Bad Lieutenant said...

David 11:04 PM:

+ eleventy

Howard said...

BL: Please don't call me Howie, it makes me feel small and weak.

I said we don't know if she was foolish or not. She was probably going to die soon either way, although marginal swimmers can have heartachokes when they push it. Guys in my track club who can bang out 3-hour marathons cannot swim a couple laps in a pool without getting exhausted. I think it's because they don't know how to relax and go with the flow. I'm mostly dissing on you about your infantile position on the no duty to rescue business and the projection of your own "brain in a jar" on our host, especially this ignorant phony tough statement:

Her usual sneering deprecation of any real, actual, physical bravery or heroism. People don't value what they don't have, i.e., physical courage.

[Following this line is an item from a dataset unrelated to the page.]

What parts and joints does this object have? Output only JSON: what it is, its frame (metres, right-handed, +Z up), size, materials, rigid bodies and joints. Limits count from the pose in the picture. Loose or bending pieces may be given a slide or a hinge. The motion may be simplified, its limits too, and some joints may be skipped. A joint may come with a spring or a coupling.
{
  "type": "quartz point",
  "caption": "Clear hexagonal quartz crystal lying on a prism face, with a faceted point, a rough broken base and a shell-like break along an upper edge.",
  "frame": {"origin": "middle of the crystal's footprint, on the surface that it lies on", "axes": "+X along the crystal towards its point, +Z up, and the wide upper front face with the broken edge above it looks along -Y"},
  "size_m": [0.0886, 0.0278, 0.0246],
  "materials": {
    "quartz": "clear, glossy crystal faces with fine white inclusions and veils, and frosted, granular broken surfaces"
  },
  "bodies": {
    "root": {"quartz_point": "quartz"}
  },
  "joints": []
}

Courage is doing the right thing, which is sometimes doing nothing. Those "goblins" you attempt to dehumanize (the first step to accepting genocide... you should know better) likely did the right thing by staying on shore. Many people are terrified by water. Sure, the joking was ugly and they should have called it in, but the dude was dead and nobody could have saved him if they did call 911.

Be said...

God bless her.

Trumpit said...

If one of my dogs were drowning, I'd jump in to save him. They mean that much to me.

Yancey Ward said...

If I had to guess, the adrenalin killed her.

Bad Lieutenant said...

Bullshit, Howard. I'm running for work so why bullshit...later.